Let me tell you the one really good thing about using civilian courts. And it’s one that I don’t think has been replicated by any other part of our government. And that is that juries won’t convict people unless you give them a rational explanation not only of what was done but why it was done.
So even though 20 years ago we were saying the same things that we’re saying today — you know, religion of peace, Islam has nothing to do with terrorism — back then, it wasn’t violent extremism, but the basic message of the government was we didn’t really have a national security problem so much as we had 20 knuckleheads in Jersey City who weren’t representative of Islam as a whole. And if we could just reign them in, all would be well. And they said that in the White House, they said it in the White House Pressroom, they said it on the steps of the courthouse, Janet Reno said it, everybody in the government said it.

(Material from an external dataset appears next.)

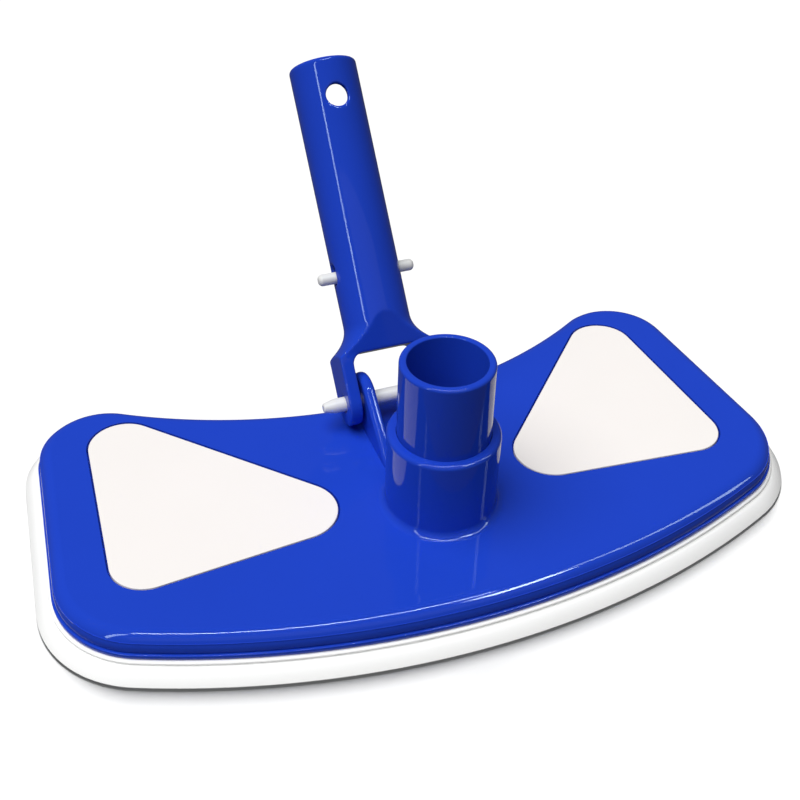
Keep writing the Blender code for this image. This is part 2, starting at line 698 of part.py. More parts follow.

The only place it didn’t get said was inside our courtroom. Inside the courtroom — because we had to prove to the jury not only what was done in the way of terrorist attacks but why it was done — we were actually able to prove why the terrorist acts were committed. And what we were able to show was that there was an unavoidable, undeniable nexus between Islamic doctrine — and I’m not going to try to parse at this point, you know, Islamism or Islamist, or — we’ve had that discussion again and again.
What I’m talking about is what’s undeniably in Islamic doctrine — the nexus between Islamic doctrine and terrorism committed by Muslims, and the mediating agent from one to the other, where people like the Blind Sheikh — who we wanted to paint as wanton killers but who, in fact, were authoritative figures in their own communities.